我不记得我睡了多久,当我睁开眼的时候窗外还是一片黑的。我可以听见身后的均匀呼吸声,我仍旧在他的怀里。书上说,尤其需要缺乏安全感的人睡觉总是喜欢抓住或者是抱住什么,这点在我身上已经得到很好的验证。只是每每被旭霖抱在怀里的时候,我总是能够睡得很好。
我小心地从他怀里窜了出来,轻步走到客厅,开始核对最后的小样。刚开始做这些的时候,我很担心,我不明白凯文为何要将我推上去,因为我认识的他不可能如此公私不分。我学得是商,甚至在文学上这块儿就也是个普通水准,对于搭配、时装这些词眼不过是每月的杂志以及身边朋友的介绍时出现过。而刚开始做凯文助理的时候,他们也只是说安排好他的所有行程、照顾好他之类的,整理、安排及分配,对于学商的我本就不难。
凯文一直很帮我,也不断地说我有潜质,他经常称赞我对艺术品有天生的很强烈的敏感度,而后他一直在锻炼我的就是如何做出适度的赏析。我真的很感谢凯文,他对于我来说更像是个老师。
“梁莫。”我拨通了梁莫的号码。
“你怎么这个点?”他算了算时间后有些惊讶。
“我睡了一觉了。”我解释道,“谢谢你。”
“谢什么呢突然?”
“那些照片。”
“什么照片?”他演技很好,好到我都不忍心揭穿。
“没什么。”
“行了啊,赶紧地再睡会吧。”梁莫带着些嫌弃的语气。
在梁莫挂掉后不久,我忽地看到我的收件箱多了一封来自陌生发件人的新信件。
我是房泽,恭喜啊。
我很多年都没敢碰的这个名字居然出现在我眼前,就算只是简简单单地七个字,我也能想象出他独特的语气令我毛骨悚然。
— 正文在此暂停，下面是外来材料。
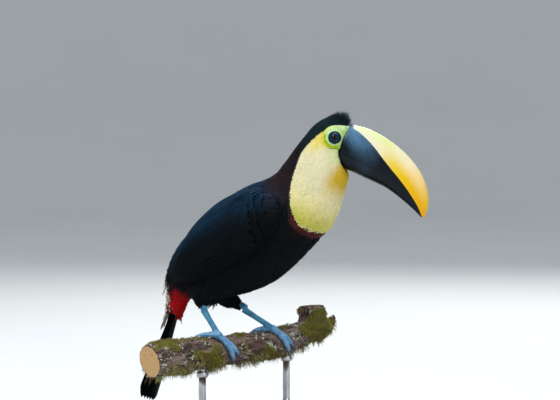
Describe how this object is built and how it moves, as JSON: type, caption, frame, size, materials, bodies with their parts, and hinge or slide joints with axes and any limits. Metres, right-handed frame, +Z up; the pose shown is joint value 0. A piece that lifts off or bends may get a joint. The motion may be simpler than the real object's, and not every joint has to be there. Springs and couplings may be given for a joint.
{
  "type": "perched choco toucan on a display stand",
  "caption": "Life-size still model of a perched toucan with a large curved bill, gripping a short cut branch that rods hold over a round flat base.",
  "frame": {"origin": "centre of the round base's flat underside", "axes": "+Z up; +X the way the bird's trunk faces; +Y towards the bird's left side"},
  "size_m": [0.325, 0.2483, 0.3476],
  "materials": {
    "plumage": "soft black feathers with a faint navy sheen",
    "bib": "silky cream and yellow feathers over the neck, with a red lower edge",
    "bill_upper": "satin horn, yellow along the culmen and black below it",
    "bill_lower": "satin black horn",
    "eye": "wet gloss, dark",
    "legs": "scaled blue skin",
    "claw": "dark horn",
    "bark": "rough bark with moss and lichen",
    "rod": "brushed",
    "base": "dark satin lacquer"
  },
  "bodies": {
    "root": {"stand_base": "base", "stand_rod_near": "rod", "stand_rod_far": "rod", "perch": "bark", "rump": "plumage", "trunk": "plumage", "neck": "bib", "head": "plumage", "eye_right": "eye", "eye_left": "eye", "bill_upper": "bill_upper", "bill_lower": "bill_lower", "wing_right": "plumage", "wing_left": "plumage", "tail": "plumage", "thigh_right": "plumage", "thigh_left": "plumage", "shank_right": "legs", "shank_left": "legs", "foot_right": "legs", "foot_left": "legs", "claw_right_inner_front": "claw", "claw_right_outer_front": "claw", "claw_right_outer_back": "claw", "claw_right_inner_back": "claw", "claw_left_inner_front": "claw", "claw_left_outer_front": "claw", "claw_left_outer_back": "claw", "claw_left_inner_back": "claw"}
  },
  "joints": []
}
在旭霖提醒我之后,我虽说没有刻意地远离他,却对他更加防备了起来。他很聪明,看出了我对他的些许不信任。有天夜里,我们还是像往常一般走着,他忽地问我:“语甄,你知道我是谁吗?”
我看着他的双眼,点点头:“房智文。”
他停下脚步,低着头阴阴地笑了,他边说着便将我逼到了小弄堂里:“你不知道吗?我最擅长的就是揪出说谎的人。而我最喜欢的就是惩罚说谎的人。”
“房智文!”我从他的脸上完全猜不出他想要干什么。
“语甄,你那个朋友警告过你了吧?我是房泽!就是那个房泽!”他忽然间那出一把小刀,对准在我心脏上,“来,告诉我,你还留在我身边做什么?”
“我……”那是萧柔之后的遭遇,可是我面前的房泽和那几个壮汉的眼神就不是一个等级的,房泽眼里的那么严厉让我不禁颤抖了起来,其实我也可以猜到,他为什么生气。
“语甄,我身边留不得不信任我的人。”房泽的口气很凶,凶到我根本不敢看他,但他没给我机会,硬是抓起了我的下巴,“语甄,你说啊。”蓦地,我感觉到胸前传来的一阵疼痛。
“智文……我……没别的意思,拜托你……拜托你,放过我。”那股深深的恐惧让我根本不能正常说话。
房泽又划了一刀,这次的力道让我不禁吃痛地喊了一声,我哽咽着求着房泽放过我。
我对那天晚上的记忆就到那里为止,后来当我重新有意识的时候,我已经在医院里了。胸前的伤口并不太长,却有些深,医生来检查过之后,只是说了句会留疤,便打发着我可以出院了。夜不归宿的我本担心着要被父母骂,回家之后,他们却像什么事情都没有一般。当我重新打开手机的时候,才发现,有人用我的口气发了条简讯给他们,说是我要住同学家里,不回来了。
那之后,我再也没有见到过房泽。
我礼貌性地回复了他句谢谢,便听到身后传来的脚步声。
旭霖带着他有些迷离的双眼坐到我旁边,指着桌上堆积起来乱七八糟的纸张:“你什么时候能把你这习惯改改?每次一个小样就搞的满桌都是。你大学教授怎么教的?”
旭霖他每次看到我这样,就会开始唠叨我,我没理会他,他便自说自话地躺下,将头靠在我大腿上:“你神经病?”
“让我再睡会。”
我叹了一口气,继续做自己的事情。